START Provided material
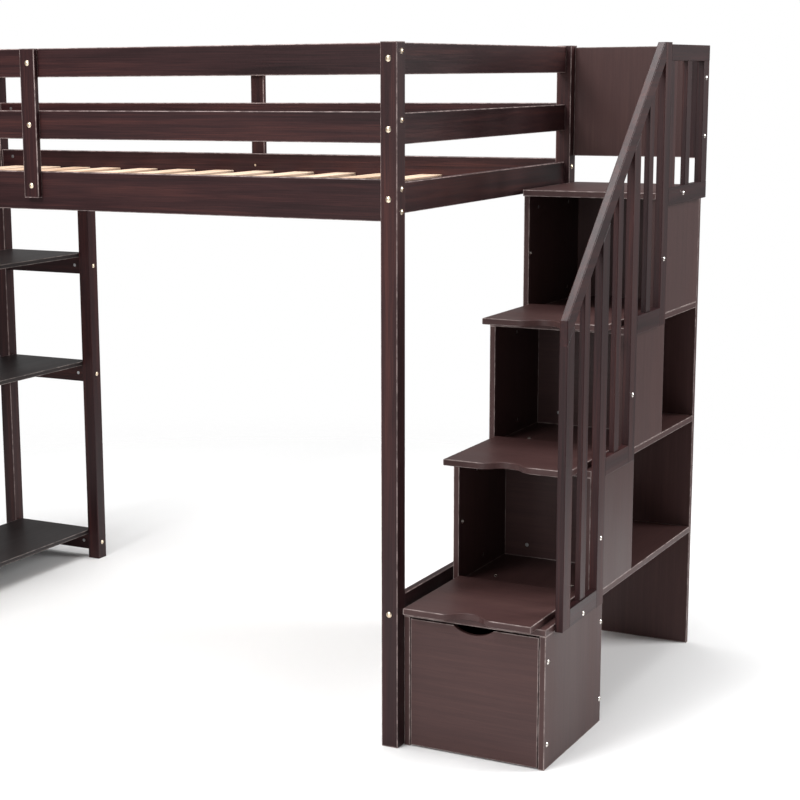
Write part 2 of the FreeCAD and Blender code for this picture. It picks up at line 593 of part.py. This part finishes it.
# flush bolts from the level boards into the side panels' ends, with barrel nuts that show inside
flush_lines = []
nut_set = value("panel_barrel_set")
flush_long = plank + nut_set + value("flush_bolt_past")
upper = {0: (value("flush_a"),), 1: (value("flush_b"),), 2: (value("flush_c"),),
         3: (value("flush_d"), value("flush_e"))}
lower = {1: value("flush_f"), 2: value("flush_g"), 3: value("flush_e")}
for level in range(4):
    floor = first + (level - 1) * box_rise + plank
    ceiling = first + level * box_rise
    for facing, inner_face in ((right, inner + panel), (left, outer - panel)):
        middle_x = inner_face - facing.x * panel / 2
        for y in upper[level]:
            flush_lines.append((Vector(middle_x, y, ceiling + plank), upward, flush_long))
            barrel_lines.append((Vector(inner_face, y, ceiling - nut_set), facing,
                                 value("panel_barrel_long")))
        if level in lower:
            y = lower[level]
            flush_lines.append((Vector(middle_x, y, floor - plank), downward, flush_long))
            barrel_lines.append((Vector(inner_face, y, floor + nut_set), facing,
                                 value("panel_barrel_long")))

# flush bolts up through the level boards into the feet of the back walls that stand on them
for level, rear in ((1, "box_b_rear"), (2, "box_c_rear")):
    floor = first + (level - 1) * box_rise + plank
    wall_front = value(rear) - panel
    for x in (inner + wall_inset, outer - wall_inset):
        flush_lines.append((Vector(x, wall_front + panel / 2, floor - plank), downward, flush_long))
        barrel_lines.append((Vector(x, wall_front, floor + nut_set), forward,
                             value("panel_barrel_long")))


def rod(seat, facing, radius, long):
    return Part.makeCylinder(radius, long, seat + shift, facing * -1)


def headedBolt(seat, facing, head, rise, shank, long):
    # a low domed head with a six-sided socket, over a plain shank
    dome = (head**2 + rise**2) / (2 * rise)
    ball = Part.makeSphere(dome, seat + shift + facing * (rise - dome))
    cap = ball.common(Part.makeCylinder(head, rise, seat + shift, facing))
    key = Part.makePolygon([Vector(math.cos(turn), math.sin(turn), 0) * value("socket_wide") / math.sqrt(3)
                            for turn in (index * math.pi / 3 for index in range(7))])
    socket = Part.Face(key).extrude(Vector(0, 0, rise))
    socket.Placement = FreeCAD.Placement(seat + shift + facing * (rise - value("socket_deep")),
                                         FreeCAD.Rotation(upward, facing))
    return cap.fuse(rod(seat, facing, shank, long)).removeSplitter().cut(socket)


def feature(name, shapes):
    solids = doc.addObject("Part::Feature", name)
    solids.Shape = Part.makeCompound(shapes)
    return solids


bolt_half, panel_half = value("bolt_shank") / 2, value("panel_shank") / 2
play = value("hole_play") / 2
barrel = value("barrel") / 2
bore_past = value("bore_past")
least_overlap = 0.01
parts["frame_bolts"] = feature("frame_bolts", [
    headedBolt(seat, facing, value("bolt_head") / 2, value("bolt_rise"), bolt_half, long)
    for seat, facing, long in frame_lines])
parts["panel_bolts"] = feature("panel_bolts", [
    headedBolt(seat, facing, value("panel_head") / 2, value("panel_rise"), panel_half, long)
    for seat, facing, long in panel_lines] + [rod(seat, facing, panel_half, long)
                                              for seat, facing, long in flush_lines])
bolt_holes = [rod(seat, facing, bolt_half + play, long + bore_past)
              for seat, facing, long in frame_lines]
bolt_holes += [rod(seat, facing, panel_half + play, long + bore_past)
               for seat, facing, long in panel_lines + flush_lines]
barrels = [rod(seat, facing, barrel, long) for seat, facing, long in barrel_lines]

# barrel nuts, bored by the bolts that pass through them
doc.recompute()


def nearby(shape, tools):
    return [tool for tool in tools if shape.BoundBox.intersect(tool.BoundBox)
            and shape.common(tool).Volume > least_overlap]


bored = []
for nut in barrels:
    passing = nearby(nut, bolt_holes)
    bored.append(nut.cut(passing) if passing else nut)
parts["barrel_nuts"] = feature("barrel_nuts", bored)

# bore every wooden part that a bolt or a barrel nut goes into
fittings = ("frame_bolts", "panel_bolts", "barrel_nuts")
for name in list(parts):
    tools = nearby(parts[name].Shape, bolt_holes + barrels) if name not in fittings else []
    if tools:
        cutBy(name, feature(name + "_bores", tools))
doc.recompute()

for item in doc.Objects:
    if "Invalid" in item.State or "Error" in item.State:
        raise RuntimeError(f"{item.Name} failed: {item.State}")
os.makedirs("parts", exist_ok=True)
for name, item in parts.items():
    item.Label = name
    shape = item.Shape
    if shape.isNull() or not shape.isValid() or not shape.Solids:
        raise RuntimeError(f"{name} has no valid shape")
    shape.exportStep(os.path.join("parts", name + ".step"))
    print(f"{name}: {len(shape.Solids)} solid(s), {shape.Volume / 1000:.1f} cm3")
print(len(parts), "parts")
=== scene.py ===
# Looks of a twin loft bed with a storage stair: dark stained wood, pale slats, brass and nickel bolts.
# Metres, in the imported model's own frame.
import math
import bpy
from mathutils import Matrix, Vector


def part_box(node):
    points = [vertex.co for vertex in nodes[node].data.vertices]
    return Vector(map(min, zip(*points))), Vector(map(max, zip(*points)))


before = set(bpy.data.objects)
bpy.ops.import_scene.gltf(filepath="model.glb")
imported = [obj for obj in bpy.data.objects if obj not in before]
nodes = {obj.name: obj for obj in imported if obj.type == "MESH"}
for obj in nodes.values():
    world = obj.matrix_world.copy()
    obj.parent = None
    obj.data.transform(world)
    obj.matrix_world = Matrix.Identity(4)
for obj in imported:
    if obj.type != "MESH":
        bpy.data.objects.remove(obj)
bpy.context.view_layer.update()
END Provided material
Written task
Out of the data above, set down the lines from the one with "for item in" to the one with "before = set(bpy.data.objects)", both included, exactly as written and with no additions.

Exercise answer
for item in doc.Objects:
    if "Invalid" in item.State or "Error" in item.State:
        raise RuntimeError(f"{item.Name} failed: {item.State}")
os.makedirs("parts", exist_ok=True)
for name, item in parts.items():
    item.Label = name
    shape = item.Shape
    if shape.isNull() or not shape.isValid() or not shape.Solids:
        raise RuntimeError(f"{name} has no valid shape")
    shape.exportStep(os.path.join("parts", name + ".step"))
    print(f"{name}: {len(shape.Solids)} solid(s), {shape.Volume / 1000:.1f} cm3")
print(len(parts), "parts")
=== scene.py ===
# Looks of a twin loft bed with a storage stair: dark stained wood, pale slats, brass and nickel bolts.
# Metres, in the imported model's own frame.
import math
import bpy
from mathutils import Matrix, Vector


def part_box(node):
    points = [vertex.co for vertex in nodes[node].data.vertices]
    return Vector(map(min, zip(*points))), Vector(map(max, zip(*points)))


before = set(bpy.data.objects)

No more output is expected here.